A teacher preparing her classroom for the first day of school had a surprise visitor: a wild bear.
Elaine Salmon, an elementary school teacher in Pine Mountain Club, California, said she left her classroom Tuesday evening to make copies in the school office ahead of the upcoming start of the new school year.
When she returned, she said a bear was in her classroom.
"I opened my classroom door and there was this bear charging towards the door," Salmon told ABC Bakersfield affiliate KERO-TV. "I ... closed the door, locked the bear in there, and then I went back to the office to call my husband."

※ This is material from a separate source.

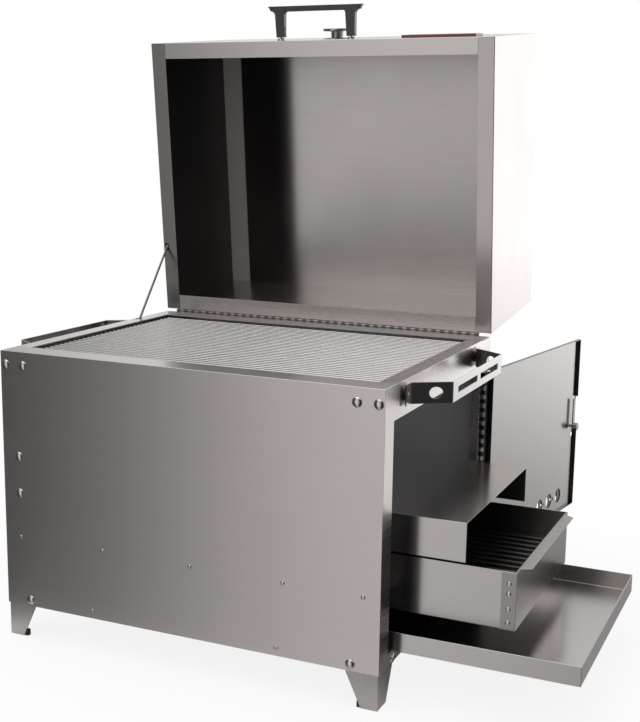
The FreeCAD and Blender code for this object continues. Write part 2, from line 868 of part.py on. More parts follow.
thin = s.drawer_sheet
pan_right = s.firebox_out - thin
pan_left = s.firebox_out - s.firebox_long
strip_mid = s.firebox_out - s.firebox_corner / 2
strip_rivet_zs = (
    s.firebox_high - s.strip_rivet_top, s.firebox_high - s.strip_rivet_second,
    s.firebox_low + s.strip_rivet_third, s.firebox_low + s.strip_rivet_low,
)


def strip_drills():
    """Drills for the rivets through the end panel's corner strips and the pan."""
    drills = []
    deep = thin * 2 + s.cut_past * 2
    for z in strip_rivet_zs:
        drills.append(rod(strip_mid, firebox_front - thin - s.cut_past, z, "y", rivet_hole, deep))
        drills.append(rod(strip_mid, firebox_rear + thin + s.cut_past, z, "-y", rivet_hole, deep))
    return drills


firebox_shell = tray(pan_left, pan_right, firebox_front, firebox_rear, s.firebox_low, s.firebox_high, thin)
node("firebox_pan", cut(firebox_shell, strip_drills()))

end_left = s.firebox_out - s.firebox_corner
end_outer = block(end_left, s.firebox_out, firebox_front - thin, firebox_rear + thin,
                  s.firebox_low, s.firebox_high)
end_inner = block(end_left - s.cut_past, s.firebox_out - thin, firebox_front, firebox_rear,
                  s.firebox_low - s.cut_past, s.firebox_high + s.cut_past)
lip_end = s.firebox_out + s.firebox_lip
lip = drawn("xy", [
    (s.firebox_out - thin, firebox_front + s.lip_root), (s.firebox_out, firebox_front + s.lip_root),
    (lip_end, firebox_front + s.lip_tip), (lip_end, firebox_rear - s.lip_tip),
    (s.firebox_out, firebox_rear - s.lip_root), (s.firebox_out - thin, firebox_rear - s.lip_root),
], s.firebox_high - thin, s.firebox_high)
node("firebox_end_panel", cut(fuse([cut(end_outer, [end_inner]), lip]), strip_drills()))

strip_rivets = []
for z in strip_rivet_zs:
    strip_rivets.append(rivet(strip_mid, firebox_front - thin, z, "-y", thin * 2))
    strip_rivets.append(rivet(strip_mid, firebox_rear + thin, z, "y", thin * 2))
node("firebox_rivets", group(strip_rivets))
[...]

Once the bear was locked inside the classroom, Salmon said she was more concerned about the safety of her room, in which she teaches third, fourth and fifth grade students, according to the school's website.
"My first thought was, is it gonna do any damage?" she recalled. "I have a brand new floor and I already have my decorations up."
When Salmon's husband Ian Sawrey arrived, the couple began banging on the classroom's windows to get the bear's attention.
Video footage captured by Sawrey shows the bear wandering between classroom tables and shelves.
After a few minutes of banging on the windows, Salmon said she and her husband got the attention of the bear, who walked out of the classroom door and into the wooded mountains surrounding the school.
While the bear was in the classroom, the only damage it caused was to an earthquake emergency box, which contained food, according to Salmon.
Salmon said while bears are known to be in the area, the animals have not approached the school while students are present.
The slogan for the school, located around 90 miles north of Los Angeles, is "home of the bears," according to its website.